** Begin **

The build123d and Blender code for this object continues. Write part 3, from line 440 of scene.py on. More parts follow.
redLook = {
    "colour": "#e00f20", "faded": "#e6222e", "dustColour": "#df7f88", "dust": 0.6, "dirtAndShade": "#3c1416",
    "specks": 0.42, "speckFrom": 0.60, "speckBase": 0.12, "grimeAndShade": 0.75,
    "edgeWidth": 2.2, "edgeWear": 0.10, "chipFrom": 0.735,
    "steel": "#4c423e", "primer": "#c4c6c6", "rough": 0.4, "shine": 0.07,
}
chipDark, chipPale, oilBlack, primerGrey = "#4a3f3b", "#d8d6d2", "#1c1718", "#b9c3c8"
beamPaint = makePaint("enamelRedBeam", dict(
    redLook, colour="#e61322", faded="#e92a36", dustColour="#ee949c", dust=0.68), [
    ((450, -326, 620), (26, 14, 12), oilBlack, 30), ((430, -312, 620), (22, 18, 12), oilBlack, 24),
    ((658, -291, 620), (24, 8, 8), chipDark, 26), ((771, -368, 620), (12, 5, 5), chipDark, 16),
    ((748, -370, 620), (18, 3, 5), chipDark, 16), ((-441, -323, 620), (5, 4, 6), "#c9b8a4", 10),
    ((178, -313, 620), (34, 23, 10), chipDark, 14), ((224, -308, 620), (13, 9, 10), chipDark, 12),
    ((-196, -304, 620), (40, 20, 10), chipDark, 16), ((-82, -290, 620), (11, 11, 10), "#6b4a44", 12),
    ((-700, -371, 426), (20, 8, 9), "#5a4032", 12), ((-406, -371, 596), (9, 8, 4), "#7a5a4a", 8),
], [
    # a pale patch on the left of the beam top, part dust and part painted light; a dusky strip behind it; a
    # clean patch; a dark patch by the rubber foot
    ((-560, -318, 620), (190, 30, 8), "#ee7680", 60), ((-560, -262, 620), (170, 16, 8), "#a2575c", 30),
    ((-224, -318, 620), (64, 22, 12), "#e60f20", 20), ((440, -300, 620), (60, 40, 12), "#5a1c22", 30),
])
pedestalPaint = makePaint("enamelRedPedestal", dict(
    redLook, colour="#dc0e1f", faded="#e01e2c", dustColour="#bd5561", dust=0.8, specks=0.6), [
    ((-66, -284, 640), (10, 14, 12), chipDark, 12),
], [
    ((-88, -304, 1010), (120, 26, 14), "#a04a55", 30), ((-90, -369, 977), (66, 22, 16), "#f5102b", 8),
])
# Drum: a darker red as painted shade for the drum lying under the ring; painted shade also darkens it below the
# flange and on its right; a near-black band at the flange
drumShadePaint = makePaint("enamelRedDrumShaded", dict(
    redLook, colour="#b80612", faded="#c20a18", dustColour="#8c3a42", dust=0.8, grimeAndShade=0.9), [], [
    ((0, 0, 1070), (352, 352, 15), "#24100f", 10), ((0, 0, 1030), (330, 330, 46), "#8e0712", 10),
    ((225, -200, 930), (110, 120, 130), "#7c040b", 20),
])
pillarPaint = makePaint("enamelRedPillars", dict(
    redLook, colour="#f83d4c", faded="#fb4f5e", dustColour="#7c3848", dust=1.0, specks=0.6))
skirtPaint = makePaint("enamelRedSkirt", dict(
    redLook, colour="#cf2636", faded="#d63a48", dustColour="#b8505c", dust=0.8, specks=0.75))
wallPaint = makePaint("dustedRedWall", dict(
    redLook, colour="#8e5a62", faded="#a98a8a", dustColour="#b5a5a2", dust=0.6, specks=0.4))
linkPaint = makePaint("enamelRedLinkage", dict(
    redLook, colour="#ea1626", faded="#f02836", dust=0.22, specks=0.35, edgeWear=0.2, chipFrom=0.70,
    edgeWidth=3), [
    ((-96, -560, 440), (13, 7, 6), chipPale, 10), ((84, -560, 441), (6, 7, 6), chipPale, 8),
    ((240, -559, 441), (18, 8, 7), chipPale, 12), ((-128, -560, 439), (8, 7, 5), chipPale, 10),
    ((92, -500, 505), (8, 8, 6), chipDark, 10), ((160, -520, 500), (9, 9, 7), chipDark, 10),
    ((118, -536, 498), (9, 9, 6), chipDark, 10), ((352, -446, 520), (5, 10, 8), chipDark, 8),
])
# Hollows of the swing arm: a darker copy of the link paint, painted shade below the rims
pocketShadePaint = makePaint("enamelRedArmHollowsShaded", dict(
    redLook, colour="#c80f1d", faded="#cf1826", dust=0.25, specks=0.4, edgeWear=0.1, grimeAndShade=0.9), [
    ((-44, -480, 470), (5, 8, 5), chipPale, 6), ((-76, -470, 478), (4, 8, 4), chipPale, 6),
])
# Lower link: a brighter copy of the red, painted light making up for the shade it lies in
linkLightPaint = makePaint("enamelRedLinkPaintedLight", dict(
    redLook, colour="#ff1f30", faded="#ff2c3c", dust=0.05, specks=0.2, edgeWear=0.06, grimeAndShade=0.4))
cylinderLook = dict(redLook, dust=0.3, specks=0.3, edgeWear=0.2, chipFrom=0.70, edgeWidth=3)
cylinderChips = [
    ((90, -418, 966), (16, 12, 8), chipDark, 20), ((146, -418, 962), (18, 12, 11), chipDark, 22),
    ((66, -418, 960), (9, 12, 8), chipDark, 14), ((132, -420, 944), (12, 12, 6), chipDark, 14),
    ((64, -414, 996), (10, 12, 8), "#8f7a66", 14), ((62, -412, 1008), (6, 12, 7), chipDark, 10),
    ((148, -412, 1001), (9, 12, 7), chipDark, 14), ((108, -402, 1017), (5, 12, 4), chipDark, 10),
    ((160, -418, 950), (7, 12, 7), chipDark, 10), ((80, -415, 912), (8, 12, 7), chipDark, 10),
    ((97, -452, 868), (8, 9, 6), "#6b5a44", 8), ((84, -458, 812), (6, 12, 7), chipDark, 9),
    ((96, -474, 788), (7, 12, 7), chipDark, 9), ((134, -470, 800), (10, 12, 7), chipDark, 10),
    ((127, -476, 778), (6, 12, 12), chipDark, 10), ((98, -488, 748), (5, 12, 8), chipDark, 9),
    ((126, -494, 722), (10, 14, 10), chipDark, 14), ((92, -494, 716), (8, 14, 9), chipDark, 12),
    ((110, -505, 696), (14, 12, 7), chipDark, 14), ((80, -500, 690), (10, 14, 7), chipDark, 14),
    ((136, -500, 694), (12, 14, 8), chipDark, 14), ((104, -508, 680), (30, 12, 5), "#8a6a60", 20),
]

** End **
** Begin **

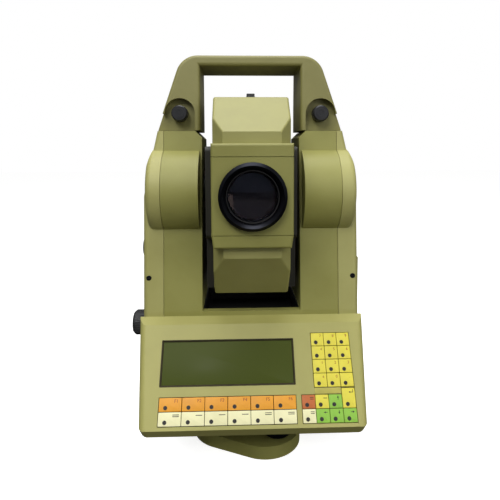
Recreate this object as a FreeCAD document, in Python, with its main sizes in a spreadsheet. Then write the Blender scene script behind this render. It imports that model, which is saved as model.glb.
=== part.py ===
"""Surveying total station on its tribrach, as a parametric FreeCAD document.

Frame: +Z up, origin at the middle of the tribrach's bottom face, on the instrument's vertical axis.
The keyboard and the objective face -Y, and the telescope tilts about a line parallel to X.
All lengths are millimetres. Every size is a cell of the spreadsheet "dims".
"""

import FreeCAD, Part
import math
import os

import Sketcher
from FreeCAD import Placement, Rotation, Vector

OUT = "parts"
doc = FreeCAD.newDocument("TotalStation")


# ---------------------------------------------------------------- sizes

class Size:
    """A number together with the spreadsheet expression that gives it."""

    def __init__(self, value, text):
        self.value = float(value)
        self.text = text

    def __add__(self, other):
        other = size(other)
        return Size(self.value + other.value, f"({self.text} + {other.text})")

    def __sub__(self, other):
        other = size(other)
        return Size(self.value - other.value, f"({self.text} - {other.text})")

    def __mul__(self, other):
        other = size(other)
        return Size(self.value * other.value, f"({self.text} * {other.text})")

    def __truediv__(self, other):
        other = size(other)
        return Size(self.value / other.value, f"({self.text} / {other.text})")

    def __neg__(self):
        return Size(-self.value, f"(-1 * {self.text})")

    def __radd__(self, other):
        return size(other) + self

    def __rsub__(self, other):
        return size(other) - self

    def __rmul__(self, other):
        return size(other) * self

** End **

* PROMPT:
Among the lines above, find the one with "Recreate this object" and the one with "parametric FreeCAD document.". Quote both and everything between them, exactly.

* COMPLETE OUTPUT:
Recreate this object as a FreeCAD document, in Python, with its main sizes in a spreadsheet. Then write the Blender scene script behind this render. It imports that model, which is saved as model.glb.
=== part.py ===
"""Surveying total station on its tribrach, as a parametric FreeCAD document.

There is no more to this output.